36 views Asked by At

I'm writing my own Web crawler to find bad links on my website and to create a sitemap on the fly nightly. I pass in a starting URL, pull the content down, and then use HtmlAgilityPack to scrape the page to find anything which links to another url, image, css, javascript file. I build up a list of URLs to check and record the status of each.

It's working great, except that a handful of URLs which are links to external sites come back as "404 Not found", yet when I go to the URL that the HtmlAgilityPack attempted to load, the URL exists. Not all external links have this issue, most come back as OK. My code which pulls in the document is:

var page = new HtmlWeb();
var tcs = new TaskCompletionSource<HttpWebResponse>();

page.PostResponse = delegate (HttpWebRequest request, HttpWebResponse response)
{
    tcs.SetResult(response);
};

var doc = page.Load(pageAddress);
var httpWebResponse = tcs.Task.Result;

I suspect it might have to do with something in the HttpWebRequest that HtmlAgilityPack is using to call the page, but I'm not exactly sure. Any ideas?

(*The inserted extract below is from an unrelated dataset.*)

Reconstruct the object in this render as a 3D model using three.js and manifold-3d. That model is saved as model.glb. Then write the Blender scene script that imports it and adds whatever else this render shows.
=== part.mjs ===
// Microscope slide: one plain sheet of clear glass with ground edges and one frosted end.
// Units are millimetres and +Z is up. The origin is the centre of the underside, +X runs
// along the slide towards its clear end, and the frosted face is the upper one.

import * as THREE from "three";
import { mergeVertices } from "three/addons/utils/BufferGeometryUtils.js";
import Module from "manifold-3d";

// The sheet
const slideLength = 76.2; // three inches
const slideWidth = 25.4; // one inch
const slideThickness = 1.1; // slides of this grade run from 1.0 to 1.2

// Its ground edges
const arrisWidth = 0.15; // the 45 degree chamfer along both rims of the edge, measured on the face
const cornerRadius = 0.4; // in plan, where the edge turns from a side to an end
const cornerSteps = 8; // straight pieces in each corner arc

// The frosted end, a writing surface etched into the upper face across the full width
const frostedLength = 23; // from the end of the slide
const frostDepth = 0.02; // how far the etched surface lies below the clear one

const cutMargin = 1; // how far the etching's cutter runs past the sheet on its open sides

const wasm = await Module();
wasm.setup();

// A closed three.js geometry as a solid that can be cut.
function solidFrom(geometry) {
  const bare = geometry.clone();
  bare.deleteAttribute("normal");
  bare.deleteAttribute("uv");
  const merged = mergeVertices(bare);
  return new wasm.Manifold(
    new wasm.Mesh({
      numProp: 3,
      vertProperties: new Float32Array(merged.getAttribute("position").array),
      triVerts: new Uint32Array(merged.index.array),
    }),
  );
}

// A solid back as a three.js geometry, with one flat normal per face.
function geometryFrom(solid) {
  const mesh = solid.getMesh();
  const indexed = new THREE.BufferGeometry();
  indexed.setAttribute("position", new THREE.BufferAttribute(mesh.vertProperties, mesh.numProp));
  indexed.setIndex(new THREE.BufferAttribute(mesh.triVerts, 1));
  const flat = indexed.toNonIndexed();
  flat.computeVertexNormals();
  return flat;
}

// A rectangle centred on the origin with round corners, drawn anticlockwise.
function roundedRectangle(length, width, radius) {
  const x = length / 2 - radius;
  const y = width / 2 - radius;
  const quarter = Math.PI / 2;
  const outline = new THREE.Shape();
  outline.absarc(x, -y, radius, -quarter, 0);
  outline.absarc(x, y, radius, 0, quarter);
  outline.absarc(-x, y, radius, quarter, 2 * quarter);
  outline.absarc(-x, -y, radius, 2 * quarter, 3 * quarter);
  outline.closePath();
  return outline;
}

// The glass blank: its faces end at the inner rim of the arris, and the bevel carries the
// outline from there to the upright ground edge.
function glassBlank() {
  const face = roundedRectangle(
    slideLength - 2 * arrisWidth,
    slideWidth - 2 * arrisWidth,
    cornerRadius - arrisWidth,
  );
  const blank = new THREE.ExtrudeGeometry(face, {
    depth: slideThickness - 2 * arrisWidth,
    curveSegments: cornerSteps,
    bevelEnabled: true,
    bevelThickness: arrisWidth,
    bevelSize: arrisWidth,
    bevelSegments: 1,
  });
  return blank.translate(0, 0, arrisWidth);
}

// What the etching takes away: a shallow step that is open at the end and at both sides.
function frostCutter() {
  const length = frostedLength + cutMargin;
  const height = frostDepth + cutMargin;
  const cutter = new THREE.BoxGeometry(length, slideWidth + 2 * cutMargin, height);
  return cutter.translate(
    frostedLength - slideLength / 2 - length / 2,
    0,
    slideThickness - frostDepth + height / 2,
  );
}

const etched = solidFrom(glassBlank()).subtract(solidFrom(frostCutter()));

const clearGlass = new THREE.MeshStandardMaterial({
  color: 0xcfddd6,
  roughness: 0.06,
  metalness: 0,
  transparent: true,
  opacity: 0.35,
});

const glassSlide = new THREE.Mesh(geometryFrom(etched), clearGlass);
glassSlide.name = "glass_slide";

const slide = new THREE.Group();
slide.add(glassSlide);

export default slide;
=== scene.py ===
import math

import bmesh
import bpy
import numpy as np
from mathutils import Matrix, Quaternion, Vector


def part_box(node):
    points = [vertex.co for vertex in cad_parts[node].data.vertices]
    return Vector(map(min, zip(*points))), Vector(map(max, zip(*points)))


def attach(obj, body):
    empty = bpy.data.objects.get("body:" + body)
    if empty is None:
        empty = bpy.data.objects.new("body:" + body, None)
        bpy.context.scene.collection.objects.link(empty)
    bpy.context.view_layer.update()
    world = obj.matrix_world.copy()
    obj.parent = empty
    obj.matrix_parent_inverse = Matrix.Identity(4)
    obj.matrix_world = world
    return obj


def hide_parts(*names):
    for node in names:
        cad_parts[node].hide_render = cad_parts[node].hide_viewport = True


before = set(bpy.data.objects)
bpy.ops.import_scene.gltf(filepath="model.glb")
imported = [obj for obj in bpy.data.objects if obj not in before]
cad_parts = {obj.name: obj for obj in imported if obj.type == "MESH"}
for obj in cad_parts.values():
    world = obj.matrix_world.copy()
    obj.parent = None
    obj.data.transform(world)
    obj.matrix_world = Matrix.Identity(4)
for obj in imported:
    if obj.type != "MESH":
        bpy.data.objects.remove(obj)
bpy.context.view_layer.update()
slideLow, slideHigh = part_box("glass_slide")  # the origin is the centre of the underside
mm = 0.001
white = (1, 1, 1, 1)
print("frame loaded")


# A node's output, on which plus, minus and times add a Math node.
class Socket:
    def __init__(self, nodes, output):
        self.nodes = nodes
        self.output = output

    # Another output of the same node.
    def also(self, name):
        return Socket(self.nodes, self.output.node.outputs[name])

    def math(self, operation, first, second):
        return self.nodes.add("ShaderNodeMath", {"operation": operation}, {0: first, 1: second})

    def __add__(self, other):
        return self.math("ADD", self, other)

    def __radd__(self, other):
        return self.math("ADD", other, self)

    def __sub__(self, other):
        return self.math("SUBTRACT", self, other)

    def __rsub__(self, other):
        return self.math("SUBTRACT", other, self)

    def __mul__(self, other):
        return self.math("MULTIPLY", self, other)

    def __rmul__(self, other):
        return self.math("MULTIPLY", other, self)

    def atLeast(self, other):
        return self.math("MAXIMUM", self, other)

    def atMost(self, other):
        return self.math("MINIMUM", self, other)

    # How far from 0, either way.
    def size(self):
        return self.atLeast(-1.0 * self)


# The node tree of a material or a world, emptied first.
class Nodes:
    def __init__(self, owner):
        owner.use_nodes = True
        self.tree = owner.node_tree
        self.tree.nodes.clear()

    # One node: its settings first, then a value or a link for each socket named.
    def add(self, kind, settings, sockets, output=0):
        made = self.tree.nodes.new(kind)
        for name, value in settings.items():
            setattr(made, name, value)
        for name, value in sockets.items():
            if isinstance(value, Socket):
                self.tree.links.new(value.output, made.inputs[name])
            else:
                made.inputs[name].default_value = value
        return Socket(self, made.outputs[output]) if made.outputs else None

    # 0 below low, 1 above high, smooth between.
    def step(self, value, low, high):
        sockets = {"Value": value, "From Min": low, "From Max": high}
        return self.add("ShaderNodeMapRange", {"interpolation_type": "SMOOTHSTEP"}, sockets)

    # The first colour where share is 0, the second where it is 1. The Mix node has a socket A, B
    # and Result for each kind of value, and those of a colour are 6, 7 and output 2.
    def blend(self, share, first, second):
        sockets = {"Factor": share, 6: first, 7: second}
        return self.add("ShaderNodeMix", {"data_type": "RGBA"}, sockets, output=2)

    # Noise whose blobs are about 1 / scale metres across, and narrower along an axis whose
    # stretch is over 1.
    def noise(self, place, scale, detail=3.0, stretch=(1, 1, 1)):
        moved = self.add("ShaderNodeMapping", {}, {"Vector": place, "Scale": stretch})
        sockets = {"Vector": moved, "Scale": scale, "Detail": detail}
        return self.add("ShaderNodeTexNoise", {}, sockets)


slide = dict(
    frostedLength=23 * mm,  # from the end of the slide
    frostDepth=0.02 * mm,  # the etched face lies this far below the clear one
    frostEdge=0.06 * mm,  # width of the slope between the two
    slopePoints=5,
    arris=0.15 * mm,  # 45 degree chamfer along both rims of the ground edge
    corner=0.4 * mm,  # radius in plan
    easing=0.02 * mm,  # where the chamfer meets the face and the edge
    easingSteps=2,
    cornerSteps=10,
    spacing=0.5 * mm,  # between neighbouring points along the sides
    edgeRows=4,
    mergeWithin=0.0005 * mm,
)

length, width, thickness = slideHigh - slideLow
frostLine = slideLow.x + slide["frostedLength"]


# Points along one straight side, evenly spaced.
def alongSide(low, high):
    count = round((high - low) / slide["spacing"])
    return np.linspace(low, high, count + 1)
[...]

Edit, here's an example: https://cdn.datatables.net/1.13.2/css/jquery.datatables.min.css

1

There are 1 answers

0
LarryBud On

The issue ended up being my own fault: My application is forcing the urls to lower case, and apparently this CDN is case sensitive.

If you go to

https://cdn.datatables.net/1.13.2/css/jquery.dataTables.min.css

The url works, but

https://cdn.datatables.net/1.13.2/css/jquery.datatables.min.css

is a 404.